Our View: Brown rates same grade as Arnold
The new 2012 Fiscal Report Card on America's Governors by the libertarian Cato Institute assigned Gov. Jerry Brown a D grade for his first nearly two years in office. That's the same low grade Gov. Arnold Schwarzenegger received for his final two years. The reason is the same: high taxes and too much spending, which dampen the business climate and repel job creation in California.
Compiled every two years, the report card is based on government data on: per capita spending; change in government spending (down is better); tax changes (cutting taxes are best); and four tax rates — personal income, corporate income, general sales and cigarettes (lower is better). The report card is nonpartisan. Republican and Democratic governors scored at the top and at the bottom.
Brown, a Democrat, has been in a verbal sparring match with Republican Gov. Chris Christie, with Brown challenging the rotund New Jersey chief executive to "a three-mile race, a push-up contest and a chin-up contest." To which Christie replied, "He can have that contest with himself. I'll continue to make my state better." Which he did. Christie garnered a B grade from Cato because, according to the report card, "He has repeatedly vetoed increases to individual income tax rates."
On the other hand, Cato assigned Utah Gov. Gary Herbert and Arizona Gov. Jan Brewer, both Republicans, D grades for tax and spending increases. New Hampshire Gov. John Lynch and Massachusetts Gov. Deval Patrick, both Democrats, were given B grades for fiscal and taxing restraint.
"As bad as Brown is, there are worse states," said Chris Edwards, the author of the report card. The worst grade, F, was pinned on Democratic Gov. Pat Quinn of Illinois. "He increased taxes $7 billion on a much smaller population than California's," Edwards said. Illinois' population of 12.9 million is about one third of California's. It would be like increasing taxes $21 billion here. Yet Brown's Proposition 30 tax increase is "only" $6 billion to $8.5 billion per year.
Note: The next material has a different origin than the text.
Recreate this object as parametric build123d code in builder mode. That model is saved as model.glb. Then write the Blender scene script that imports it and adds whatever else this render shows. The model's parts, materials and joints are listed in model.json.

On spending, Edwards said Brown showed restraint the first year after returning to the governor's office he left in 1983, cutting the fiscal 2011-12 budget by $5 billion, to $87 billion. But this year, Brown signed a $93 billion budget. If Proposition 30 fails, that increase will get the ax.
There is a chance that Democrats on Election Day could gain two-thirds of the seats in the Legislature, allowing them to increase taxes without Republican votes. In his 2010 campaign, Brown pledged not to increase taxes without a vote of the people. He might be tested on that pledge.
"Tax rates are just way too high in California," Edwards warned. "It's killing growth. Jobs are moving to nearby states with a better tax climate. That means neither the private sector nor the government sector does well. California just can't afford these high tax rates in a global economy. You get into a death spiral if you have these high tax rates."
Voters could slow, if not quite reverse, that downward trend by rejecting all three tax increases on the ballot.